DATASET EXTRACT »
§

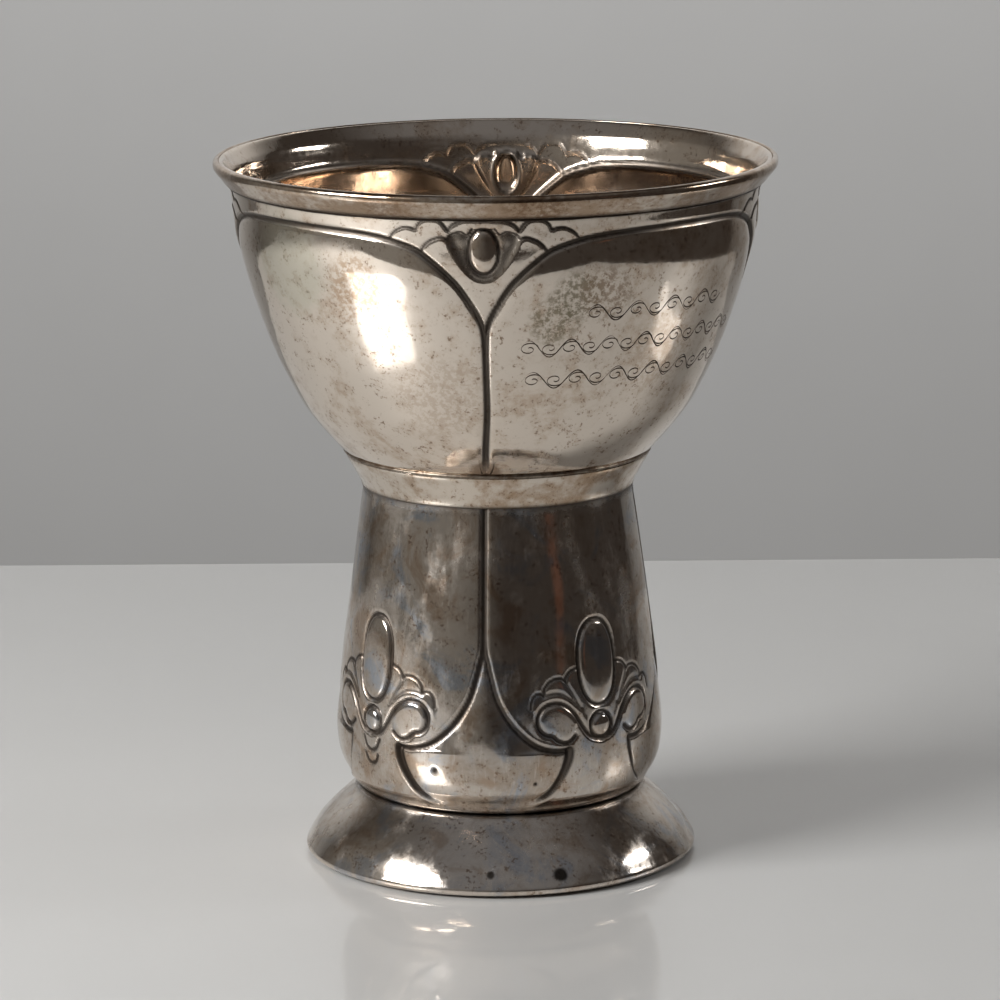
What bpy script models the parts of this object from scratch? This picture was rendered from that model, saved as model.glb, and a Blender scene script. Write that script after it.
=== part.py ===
"""Footed silver drinking cup, built as a silversmith builds it: raised sheet parts, drawn
wires and the solder seams that hold them together.

Outlines are in millimetres as (radius, height) pairs and become metres when a part is turned.
+Z is up, the cup's axis is the Z axis, and the origin is the centre of the face it stands on.
"""

import math

import bpy

MM = 0.001

# Driving dimensions, in millimetres.
CUP_HEIGHT = 148.0
SHEET = 1.1              # thickness of the raised silver sheet
JOINT_GAP = 0.3          # clearance that neighbouring parts keep, where the solder runs
COLLAR_FOOT = 79.7       # height of the collar's lower edge
COLLAR_TOP = 85.6        # height of the collar's upper edge
COLLAR_BORE = 26.0       # least inner radius of the collar
FOOT_TOP = 14.2          # height of the foot's soldering flange
FLANGE_RADIUS = 27.5     # inner radius of the flanges between column and foot
TURN_STEPS = 48          # sides of every turned part
BOWL_CURVE_STEPS = 2     # points added between two points of the bowl's outline
SEAT_CURVE_STEPS = 5     # the same for the collar's seat, which lies outside the bowl's chords
SEAM_BEAD_SIDES = 5      # sides of a solder bead's section
SEAT_BELOW_TOP = 0.2     # how far below the collar's upper edge its seat ends
EDGE_ROLL = 1.2          # height of the foot's rolled edge over its lowest point
EDGE_INSIDE = 2.0        # height above which the foot's inner side runs parallel to its outer
WIRE_EASE = 0.25         # the small bevel on the base wire's lower corners

# The outer side of each raised part, from its lowest to its highest point.
BOWL_WALL = (
    (0.0, 80.4), (12.0, 80.7), (20.5, 81.8), (30.4, 85.9), (39.9, 96.0),
    (47.7, 112.0), (52.3, 128.0), (54.5, 141.0), (55.4, 144.6), (57.1, 147.2),
)
COLUMN_WALL = (
    (28.6, 14.5), (30.5, 15.3), (32.2, 17.6), (33.4, 20.9), (34.0, 27.0),
    (33.6, 37.0), (32.1, 50.0), (30.7, 60.0), (28.1, COLLAR_FOOT - JOINT_GAP),
)
FOOT_WALL = (
    (39.2, 0.3), (40.6, 0.6), (41.4, 1.8), (40.6, 3.4), (38.5, 6.3),
    (34.6, 10.2), (31.4, 13.0), (29.8, FOOT_TOP),
)
COLLAR_FACE = ((28.3, COLLAR_FOOT), (29.7, 82.7), (31.1, COLLAR_TOP))

# The lip wire's outer face, from its lower edge to the top of the lip.
LIP_WIRE_FACE = (
    (55.5, 143.0), (57.3, 144.9), (58.4, 146.5), (58.4, 147.5), (57.7, CUP_HEIGHT),
)

# The square wire that the foot stands on.
BASE_WIRE_INNER = 37.0
BASE_WIRE_OUTER = 38.8
BASE_WIRE_HEIGHT = 3.4

# Each solder seam: name, radius and height of its ring, and radius of its bead.
SOLDER_SEAMS = (
    ("lip_solder_seam", 55.3, 142.3, 0.25),
    ("collar_solder_seam", 31.55, 86.1, 0.25),
    ("column_top_solder_seam", 26.0, 79.5, 0.4),
    ("foot_flange_solder_seam", 26.7, 14.3, 0.4),
    ("base_wire_solder_seam", 36.2, 3.3, 0.4),
)

SILVER = (0.72, 0.69, 0.64)
DARK_SILVER = (0.42, 0.40, 0.37)
SOLDER = (0.56, 0.50, 0.43)


def smooth_curve(points, steps):
    """Points along a Catmull-Rom curve that passes through the given points."""
    first = tuple(2 * a - b for a, b in zip(points[0], points[1]))
    last = tuple(2 * a - b for a, b in zip(points[-1], points[-2]))
    chain = [first, *points, last]
    curve = []
    for before, start, end, after in zip(chain, chain[1:], chain[2:], chain[3:]):
        for step in range(steps):
            t = step / steps
            curve.append(tuple(
                0.5 * (2 * s + (e - b) * t + (2 * b - 5 * s + 4 * e - a) * t**2
                       + (3 * s - b - 3 * e + a) * t**3)
                for b, s, e, a in zip(before, start, end, after)
            ))
    curve.append(tuple(points[-1]))
    return curve


def offset_curve(curve, distance):
    """The curve moved sideways: to its left, seen along its direction, if distance is positive."""
    moved = []
    for index, (radius, height) in enumerate(curve):
        r0, z0 = curve[max(index - 1, 0)]
        r1, z1 = curve[min(index + 1, len(curve) - 1)]
        length = math.hypot(r1 - r0, z1 - z0)
        moved.append((
            max(radius - distance * (z1 - z0) / length, 0.0),
            height + distance * (r1 - r0) / length,
        ))
    return moved


def make_material(name, colour, roughness):
    material = bpy.data.materials.new(name)
    material.use_nodes = True
    shader = material.node_tree.nodes["Principled BSDF"]
    shader.inputs["Base Color"].default_value = (*colour, 1.0)
    shader.inputs["Metallic"].default_value = 1.0
    shader.inputs["Roughness"].default_value = roughness
    return material


def turn(name, section, material, collection, on_axis=False):
    """A solid of revolution. section runs down the part's outer side and back up its inner side."""
    count = len(section)
    edges = [(i, i + 1) for i in range(count - 1)]
    if not on_axis:
        edges.append((count - 1, 0))
    mesh = bpy.data.meshes.new(name)
    mesh.from_pydata([(r * MM, 0.0, z * MM) for r, z in section], edges, [])
    part = bpy.data.objects.new(name, mesh)
    collection.objects.link(part)
    screw = part.modifiers.new("Turn", "SCREW")
    screw.axis = "Z"
    screw.angle = math.tau
    screw.steps = TURN_STEPS
    screw.render_steps = TURN_STEPS
    screw.use_merge_vertices = True
    screw.merge_threshold = 0.00001
    screw.use_smooth_shade = True
    part.data.materials.append(material)
    return part


def build_bowl(material, collection):
    """The raised bowl: closed at the bottom, with a lip that flares out under its wire."""
    outer = smooth_curve(BOWL_WALL, BOWL_CURVE_STEPS)
    inner = offset_curve(outer, SHEET)
    return turn("bowl_shell", inner + outer[::-1], material, collection, on_axis=True)


def build_lip_wire(material, collection):
    """The half-round wire soldered round the outside of the flared lip."""
    bowl_side = [
        point for point in offset_curve(smooth_curve(BOWL_WALL, BOWL_CURVE_STEPS), -JOINT_GAP)
        if point[1] > LIP_WIRE_FACE[0][1]
    ]
    section = list(LIP_WIRE_FACE[::-1]) + bowl_side
    return turn("lip_wire", section, material, collection)


def build_collar(material, collection):
    """The tapered band between bowl and column. Its bevelled top edge carries the bowl."""
    seat = [
        point for point in offset_curve(smooth_curve(BOWL_WALL, SEAT_CURVE_STEPS), -JOINT_GAP)
        if point[0] > COLLAR_BORE and point[1] < COLLAR_TOP - SEAT_BELOW_TOP
    ]
    bore = seat[0][0]
    outer = smooth_curve(COLLAR_FACE, 3)
    section = outer[::-1] + [(bore, COLLAR_FOOT)] + seat
    return turn("collar_ring", section, material, collection)


def build_column(material, collection):
    """The hollow tapered column, turned in at the bottom to a flange that meets the foot."""
    outer = smooth_curve(COLUMN_WALL, 2)
    flange_top = outer[0][1] + SHEET
    inner = [point for point in offset_curve(outer, SHEET) if point[1] > flange_top]
    flange = [(FLANGE_RADIUS, outer[0][1]), (FLANGE_RADIUS, flange_top)]
    return turn("column_shell", outer[::-1] + flange + inner, material, collection)


def build_foot(material, collection):
    """The spreading foot: flange on top, swept side, and an edge rolled under."""
    outer = smooth_curve(FOOT_WALL, 2)
    inner = offset_curve(outer, SHEET)
    inside = [point for point in inner if EDGE_INSIDE < point[1] < FOOT_TOP - SHEET]
    edge = [(FOOT_WALL[0][0], EDGE_ROLL)]
    flange = [(FLANGE_RADIUS, FOOT_TOP - SHEET), (FLANGE_RADIUS, FOOT_TOP)]
    return turn("foot_shell", outer[::-1] + edge + inside + flange, material, collection)


def build_base_wire(material, collection):
    """The wire inside the foot's rolled edge, whose flat lower face the cup stands on."""
    section = [
        (BASE_WIRE_OUTER, BASE_WIRE_HEIGHT),
        (BASE_WIRE_OUTER, WIRE_EASE),
        (BASE_WIRE_OUTER - WIRE_EASE, 0.0),
        (BASE_WIRE_INNER + WIRE_EASE, 0.0),
        (BASE_WIRE_INNER, WIRE_EASE),
        (BASE_WIRE_INNER, BASE_WIRE_HEIGHT),
    ]
    return turn("base_wire", section, material, collection)


def build_solder_seam(name, radius, height, bead, material, collection):
    """A ring of hard solder of round section, in the corner between two parts."""
    section = [
        (radius + bead * math.cos(angle), height + bead * math.sin(angle))
        for angle in (-math.tau * i / SEAM_BEAD_SIDES for i in range(SEAM_BEAD_SIDES))
    ]
    return turn(name, section, material, collection)


def build_cup():
    collection = bpy.data.collections.new("silver_cup")
    bpy.context.scene.collection.children.link(collection)
    silver = make_material("silver", SILVER, 0.22)
    dark = make_material("dark_silver", DARK_SILVER, 0.28)
    solder = make_material("solder", SOLDER, 0.45)
    build_bowl(silver, collection)
    build_lip_wire(silver, collection)
    build_collar(silver, collection)
    build_column(dark, collection)
    build_foot(dark, collection)
    build_base_wire(silver, collection)
    for name, radius, height, bead in SOLDER_SEAMS:
        build_solder_seam(name, radius, height, bead, solder, collection)


for leftover in list(bpy.data.objects):
    bpy.data.objects.remove(leftover)
build_cup()
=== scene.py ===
"""The looks of the footed silver cup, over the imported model's frame.

Shapes are worked out in millimetres and degrees and become metres when a mesh is made. An
azimuth is 0 towards the camera (-Y) and grows towards +X.
"""

import math

import bpy
import numpy as np
from mathutils import Matrix, Vector


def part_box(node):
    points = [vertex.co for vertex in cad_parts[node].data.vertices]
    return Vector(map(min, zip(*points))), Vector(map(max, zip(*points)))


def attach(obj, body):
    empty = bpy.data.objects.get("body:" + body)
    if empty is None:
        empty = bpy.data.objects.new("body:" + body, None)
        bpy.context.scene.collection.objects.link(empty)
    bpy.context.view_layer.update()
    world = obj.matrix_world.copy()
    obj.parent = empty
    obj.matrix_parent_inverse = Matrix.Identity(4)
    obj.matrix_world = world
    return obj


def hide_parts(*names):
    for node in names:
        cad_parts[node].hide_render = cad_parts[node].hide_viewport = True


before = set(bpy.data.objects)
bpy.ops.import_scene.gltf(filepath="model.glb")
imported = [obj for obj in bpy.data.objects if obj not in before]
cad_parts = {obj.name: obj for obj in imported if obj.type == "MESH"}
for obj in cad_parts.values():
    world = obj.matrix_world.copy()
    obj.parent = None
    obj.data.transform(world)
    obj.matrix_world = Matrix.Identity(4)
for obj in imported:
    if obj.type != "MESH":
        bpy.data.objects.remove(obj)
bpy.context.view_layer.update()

MM = 0.001
SECTORS = 4
SECTOR = 360.0 / SECTORS
HALF_SECTOR = SECTOR / 2

BOWL_SEAM = -2.6          # azimuth of the bowl's front seam, in degrees
COLUMN_MOTIF = -51.6      # azimuth of a motif on the column, in degrees
COLUMN_SKEW = 1.1         # how far the column's seams lie off the middle between two motifs
SEAM_LEAN = 1.6           # how far the bowl's seams lean sideways at the bottom, in degrees
UNEVEN = 0.1              # swell of hand-raised metal, in millimetres
GRIME_AND_SHADE_EDGE = (0.12, 0.62)  # how deep in a recess the tarnish and painted shade start, and where they are solid


def top_of(node):
    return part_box(node)[1].z / MM


def bottom_of(node):
    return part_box(node)[0].z / MM


def radius_of(node):
    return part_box(node)[1].x / MM


CUP_TOP = top_of("lip_wire")
LIP_RADIUS = radius_of("lip_wire")
COLLAR_FOOT = bottom_of("collar_ring")
COLLAR_TOP = top_of("collar_ring")
BOWL_BOTTOM = bottom_of("bowl_shell")
COLUMN_FOOT = bottom_of("column_shell")
FOOT_TOP = top_of("foot_shell")


# ---------------------------------------------------------------- curves and height fields

def smooth_path(points, per_span=8):
    """A dense Catmull-Rom curve through 2-D points."""
    p = np.array(points, float)
    p = np.vstack([2 * p[0] - p[1], p, 2 * p[-1] - p[-2]])
    t = np.linspace(0.0, 1.0, per_span, endpoint=False)[:, None]
    spans = [
        0.5 * (2 * b + (c - a) * t + (2 * a - 5 * b + 4 * c - d) * t**2
               + (3 * b - a - 3 * c + d) * t**3)
        for a, b, c, d in zip(p, p[1:], p[2:], p[3:])
    ]
    return np.vstack([*spans, p[-2:-1]])


def distance_to(u, v, path):
    """Each grid point's distance to a path, both in millimetres."""
    nearest = np.full(u.shape, np.inf)
    for (au, av), (bu, bv) in zip(path, path[1:]):
        du, dv = bu - au, bv - av
        along = np.clip(((u - au) * du + (v - av) * dv) / (du * du + dv * dv + 1e-12), 0, 1)
        nearest = np.minimum(nearest, np.hypot(u - au - along * du, v - av - along * dv))
    return nearest


def inside_of(u, v, outline):
    """Whether each grid point lies inside a closed outline."""
    inside = np.zeros(u.shape, bool)
    for (au, av), (bu, bv) in zip(outline, np.roll(outline, -1, axis=0)):
        if av == bv:
            continue
        crosses = (av > v) != (bv > v)
        inside ^= crosses & (u < (bu - au) * (v - av) / (bv - av) + au)
    return inside


def ease(value, low, high):
    """0 below low, 1 above high, and smooth between."""
    t = np.clip((value - low) / (high - low), 0.0, 1.0)
    return t * t * (3 - 2 * t)


def bell(distance, width):
    return np.exp(-(distance / width) ** 2)


def cushion(distance, width):
    """Rises from 0 at an edge to 1 at width away from it, steepest at the edge."""
    return 1 - (1 - np.clip(distance / width, 0.0, 1.0)) ** 2


def to_mm(points, radius_at):
    """(degrees, height) points as (millimetres of arc, height)."""
    return [(math.radians(a) * radius_at(z), z) for a, z in points]


class Profile:
    """A turned outline, from its lowest point to its highest, in millimetres."""

    def __init__(self, points, per_span=12):
        self.path = smooth_path(points, per_span)

    def radius(self, z):
        return float(np.interp(z, self.path[:, 1], self.path[:, 0]))

    def rows(self, cuts):
        """Points on the outline and its outward normals, spaced as the (height, spacing) cuts say."""
        steps = np.hypot(*np.diff(self.path, axis=0).T)
        run = np.concatenate([[0.0], np.cumsum(steps)])
        run_at = [np.interp(z, self.path[:, 1], run) for z, _ in cuts]
        marks = [
            np.linspace(a, b, max(int(math.ceil((b - a) / spacing)), 1), endpoint=False)
            for a, b, (_, spacing) in zip(run_at, run_at[1:], cuts)
        ]
        at = np.concatenate([*marks, [run_at[-1]]])
        r = np.interp(at, run, self.path[:, 0])
        z = np.interp(at, run, self.path[:, 1])
        dr, dz = np.gradient(r, at), np.gradient(z, at)
        length = np.hypot(dr, dz)
        return r, z, dz / length, -dr / length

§

WHAT IS ASKED » Print the lines from the line containing "build_foot(dark, collection)" to the line containing "points = [vertex.co", both ends included, exactly and with nothing added.

SOLUTION TO THIS TASK »
    build_foot(dark, collection)
    build_base_wire(silver, collection)
    for name, radius, height, bead in SOLDER_SEAMS:
        build_solder_seam(name, radius, height, bead, solder, collection)


for leftover in list(bpy.data.objects):
    bpy.data.objects.remove(leftover)
build_cup()
=== scene.py ===
"""The looks of the footed silver cup, over the imported model's frame.

Shapes are worked out in millimetres and degrees and become metres when a mesh is made. An
azimuth is 0 towards the camera (-Y) and grows towards +X.
"""

import math

import bpy
import numpy as np
from mathutils import Matrix, Vector


def part_box(node):
    points = [vertex.co for vertex in cad_parts[node].data.vertices]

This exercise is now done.